• Aim: Look below for the line containing "make_mass(mass, placed, needles)" and the line containing "for node in"; repeat exactly those two lines and all lines between them, and nothing else.

• Data extract:
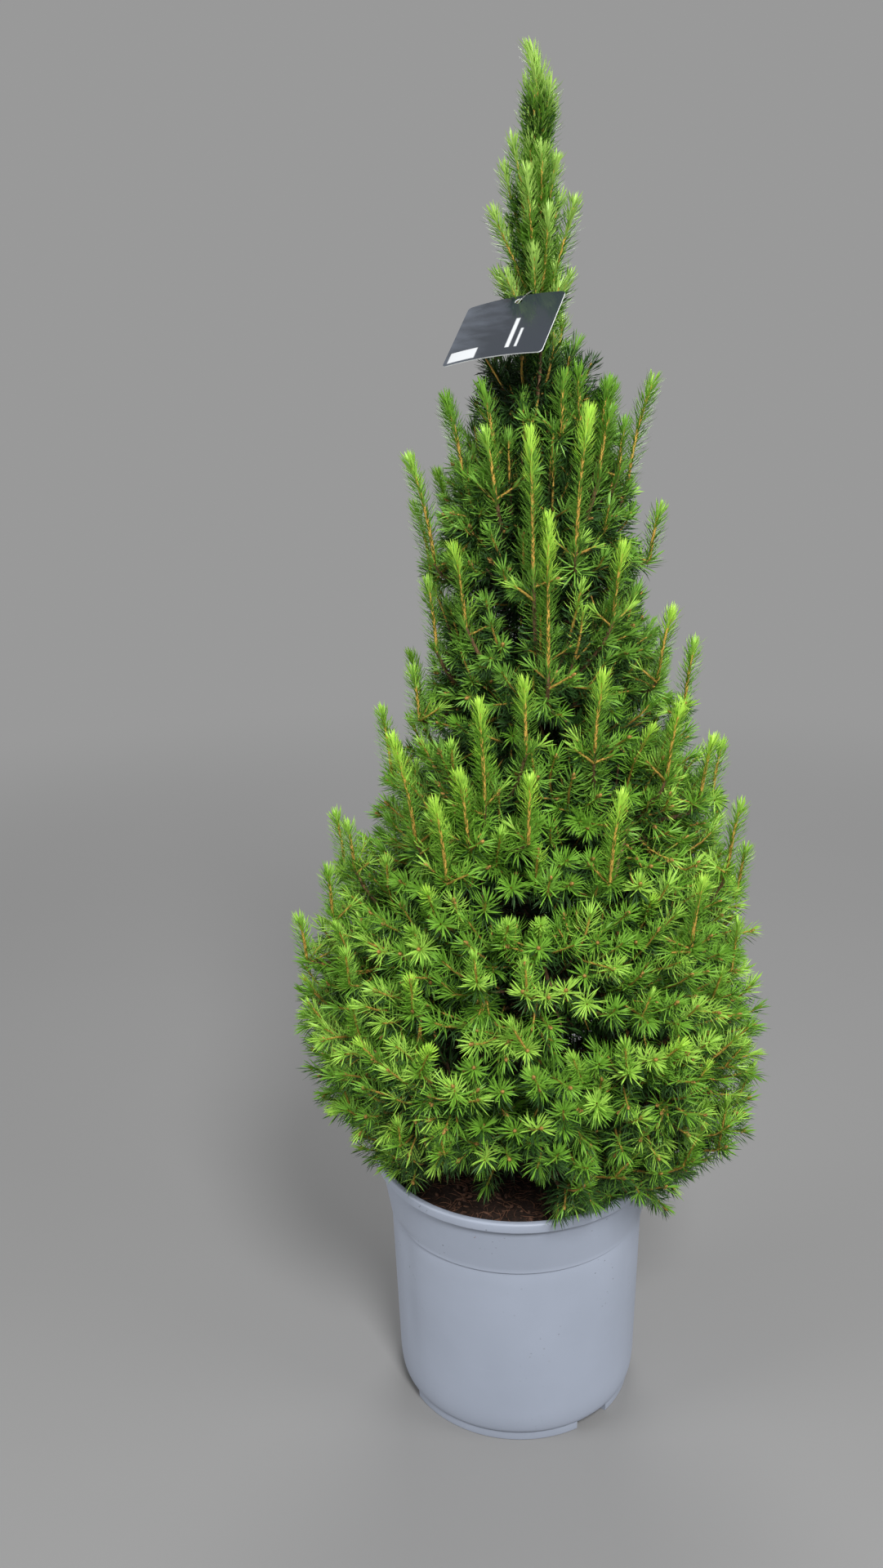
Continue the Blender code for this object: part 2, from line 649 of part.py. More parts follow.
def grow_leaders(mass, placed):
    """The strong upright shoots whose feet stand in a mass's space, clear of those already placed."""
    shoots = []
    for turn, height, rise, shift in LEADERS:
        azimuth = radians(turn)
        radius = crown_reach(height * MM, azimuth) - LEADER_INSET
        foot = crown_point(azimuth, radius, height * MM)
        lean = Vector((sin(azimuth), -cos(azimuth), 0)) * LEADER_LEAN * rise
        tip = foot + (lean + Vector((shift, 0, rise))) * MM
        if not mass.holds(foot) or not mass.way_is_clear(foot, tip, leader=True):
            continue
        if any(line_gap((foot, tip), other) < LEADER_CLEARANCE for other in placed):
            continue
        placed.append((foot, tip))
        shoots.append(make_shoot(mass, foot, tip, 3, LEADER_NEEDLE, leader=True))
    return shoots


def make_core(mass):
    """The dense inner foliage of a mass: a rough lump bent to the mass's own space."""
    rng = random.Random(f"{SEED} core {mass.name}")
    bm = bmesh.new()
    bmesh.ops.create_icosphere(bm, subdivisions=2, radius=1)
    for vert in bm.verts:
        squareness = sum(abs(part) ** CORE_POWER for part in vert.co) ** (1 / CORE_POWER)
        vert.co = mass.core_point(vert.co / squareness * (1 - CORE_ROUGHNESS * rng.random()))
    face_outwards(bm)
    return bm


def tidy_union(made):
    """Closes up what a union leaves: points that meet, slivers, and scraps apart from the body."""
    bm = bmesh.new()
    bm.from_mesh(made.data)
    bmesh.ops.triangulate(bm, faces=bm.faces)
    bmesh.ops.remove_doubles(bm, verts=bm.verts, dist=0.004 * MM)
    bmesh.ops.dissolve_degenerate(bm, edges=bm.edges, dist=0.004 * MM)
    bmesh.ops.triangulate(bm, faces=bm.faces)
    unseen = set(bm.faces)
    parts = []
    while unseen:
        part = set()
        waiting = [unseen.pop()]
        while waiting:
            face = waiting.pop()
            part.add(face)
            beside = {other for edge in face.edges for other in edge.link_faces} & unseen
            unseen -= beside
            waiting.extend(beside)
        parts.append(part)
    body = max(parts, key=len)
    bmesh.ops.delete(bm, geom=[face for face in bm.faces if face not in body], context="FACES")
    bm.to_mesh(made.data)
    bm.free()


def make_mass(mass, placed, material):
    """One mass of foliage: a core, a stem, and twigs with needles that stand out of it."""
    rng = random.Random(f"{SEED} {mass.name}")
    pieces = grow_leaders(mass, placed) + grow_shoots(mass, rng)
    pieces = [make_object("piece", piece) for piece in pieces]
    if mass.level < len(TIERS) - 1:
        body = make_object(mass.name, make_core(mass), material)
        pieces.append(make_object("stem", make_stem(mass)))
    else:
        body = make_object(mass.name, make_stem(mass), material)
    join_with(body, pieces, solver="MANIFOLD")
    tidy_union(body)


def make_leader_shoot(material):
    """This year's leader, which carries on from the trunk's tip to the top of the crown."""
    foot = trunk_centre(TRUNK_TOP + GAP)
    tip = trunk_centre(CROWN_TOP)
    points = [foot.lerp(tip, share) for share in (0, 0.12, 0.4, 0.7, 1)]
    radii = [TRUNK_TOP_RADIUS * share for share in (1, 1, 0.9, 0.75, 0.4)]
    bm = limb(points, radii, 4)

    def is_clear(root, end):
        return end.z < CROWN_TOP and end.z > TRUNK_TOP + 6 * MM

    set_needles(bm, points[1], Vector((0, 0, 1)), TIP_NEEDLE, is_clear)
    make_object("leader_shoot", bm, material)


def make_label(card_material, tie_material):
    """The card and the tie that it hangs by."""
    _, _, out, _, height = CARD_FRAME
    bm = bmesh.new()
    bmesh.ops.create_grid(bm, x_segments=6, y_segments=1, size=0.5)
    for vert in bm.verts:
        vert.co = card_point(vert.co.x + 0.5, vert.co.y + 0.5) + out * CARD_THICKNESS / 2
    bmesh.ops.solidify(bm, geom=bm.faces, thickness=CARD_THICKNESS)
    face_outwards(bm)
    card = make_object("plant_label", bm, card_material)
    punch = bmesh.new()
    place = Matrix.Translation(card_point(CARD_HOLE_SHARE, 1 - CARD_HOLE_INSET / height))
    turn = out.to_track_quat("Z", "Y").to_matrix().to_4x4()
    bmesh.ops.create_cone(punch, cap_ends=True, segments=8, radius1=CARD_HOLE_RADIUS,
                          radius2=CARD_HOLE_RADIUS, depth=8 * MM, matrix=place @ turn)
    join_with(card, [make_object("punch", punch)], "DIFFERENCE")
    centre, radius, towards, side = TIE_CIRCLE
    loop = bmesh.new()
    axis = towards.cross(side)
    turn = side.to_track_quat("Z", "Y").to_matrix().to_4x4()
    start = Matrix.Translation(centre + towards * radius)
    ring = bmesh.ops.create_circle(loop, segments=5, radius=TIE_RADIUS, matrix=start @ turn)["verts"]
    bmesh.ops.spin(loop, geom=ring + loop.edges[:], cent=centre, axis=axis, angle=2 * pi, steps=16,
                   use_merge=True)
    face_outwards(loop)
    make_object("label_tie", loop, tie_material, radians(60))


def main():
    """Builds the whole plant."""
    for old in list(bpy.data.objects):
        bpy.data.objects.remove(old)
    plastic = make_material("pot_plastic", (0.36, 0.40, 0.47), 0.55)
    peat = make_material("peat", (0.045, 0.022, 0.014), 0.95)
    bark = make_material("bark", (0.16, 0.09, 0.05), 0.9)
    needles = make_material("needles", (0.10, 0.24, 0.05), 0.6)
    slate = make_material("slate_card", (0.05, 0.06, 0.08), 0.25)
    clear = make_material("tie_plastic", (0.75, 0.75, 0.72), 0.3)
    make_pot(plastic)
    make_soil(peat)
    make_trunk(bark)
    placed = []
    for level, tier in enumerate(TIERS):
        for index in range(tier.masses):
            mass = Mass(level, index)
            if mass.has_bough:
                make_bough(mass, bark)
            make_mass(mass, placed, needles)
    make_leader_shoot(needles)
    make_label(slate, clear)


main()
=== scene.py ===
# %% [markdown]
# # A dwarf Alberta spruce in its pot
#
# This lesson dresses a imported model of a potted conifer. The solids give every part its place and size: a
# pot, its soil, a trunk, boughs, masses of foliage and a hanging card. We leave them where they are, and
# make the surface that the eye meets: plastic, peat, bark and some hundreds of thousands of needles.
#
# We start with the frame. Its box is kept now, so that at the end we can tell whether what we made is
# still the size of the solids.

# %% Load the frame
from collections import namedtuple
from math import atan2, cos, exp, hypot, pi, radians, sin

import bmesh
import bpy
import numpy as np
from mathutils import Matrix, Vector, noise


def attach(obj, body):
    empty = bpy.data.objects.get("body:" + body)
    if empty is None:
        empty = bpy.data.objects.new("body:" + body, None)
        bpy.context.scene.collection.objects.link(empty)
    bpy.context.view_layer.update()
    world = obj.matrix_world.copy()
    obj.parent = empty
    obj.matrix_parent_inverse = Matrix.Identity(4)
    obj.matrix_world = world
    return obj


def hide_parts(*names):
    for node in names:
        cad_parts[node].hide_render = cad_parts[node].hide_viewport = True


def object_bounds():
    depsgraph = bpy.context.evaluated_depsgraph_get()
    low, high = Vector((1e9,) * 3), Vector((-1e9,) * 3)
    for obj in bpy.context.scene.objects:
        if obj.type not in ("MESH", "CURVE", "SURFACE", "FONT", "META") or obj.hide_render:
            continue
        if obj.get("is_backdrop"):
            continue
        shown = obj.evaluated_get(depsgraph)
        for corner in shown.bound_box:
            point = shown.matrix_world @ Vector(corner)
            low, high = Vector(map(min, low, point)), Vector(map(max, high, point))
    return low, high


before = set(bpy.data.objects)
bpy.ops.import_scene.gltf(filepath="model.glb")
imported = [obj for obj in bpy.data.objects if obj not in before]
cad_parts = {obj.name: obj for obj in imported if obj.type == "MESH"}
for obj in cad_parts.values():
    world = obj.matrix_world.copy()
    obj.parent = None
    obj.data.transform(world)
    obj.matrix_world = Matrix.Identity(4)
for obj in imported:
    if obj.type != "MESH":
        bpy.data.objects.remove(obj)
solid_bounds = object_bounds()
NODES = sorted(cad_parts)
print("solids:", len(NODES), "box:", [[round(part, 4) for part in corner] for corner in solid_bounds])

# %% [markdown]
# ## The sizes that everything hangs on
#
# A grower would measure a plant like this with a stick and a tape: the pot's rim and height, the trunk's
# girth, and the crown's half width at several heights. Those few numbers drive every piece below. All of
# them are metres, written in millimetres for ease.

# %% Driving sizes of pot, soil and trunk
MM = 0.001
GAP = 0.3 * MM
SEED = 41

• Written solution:
            make_mass(mass, placed, needles)
    make_leader_shoot(needles)
    make_label(slate, clear)


main()
=== scene.py ===
# %% [markdown]
# # A dwarf Alberta spruce in its pot
#
# This lesson dresses a imported model of a potted conifer. The solids give every part its place and size: a
# pot, its soil, a trunk, boughs, masses of foliage and a hanging card. We leave them where they are, and
# make the surface that the eye meets: plastic, peat, bark and some hundreds of thousands of needles.
#
# We start with the frame. Its box is kept now, so that at the end we can tell whether what we made is
# still the size of the solids.

# %% Load the frame
from collections import namedtuple
from math import atan2, cos, exp, hypot, pi, radians, sin

import bmesh
import bpy
import numpy as np
from mathutils import Matrix, Vector, noise


def attach(obj, body):
    empty = bpy.data.objects.get("body:" + body)
    if empty is None:
        empty = bpy.data.objects.new("body:" + body, None)
        bpy.context.scene.collection.objects.link(empty)
    bpy.context.view_layer.update()
    world = obj.matrix_world.copy()
    obj.parent = empty
    obj.matrix_parent_inverse = Matrix.Identity(4)
    obj.matrix_world = world
    return obj


def hide_parts(*names):
    for node in names:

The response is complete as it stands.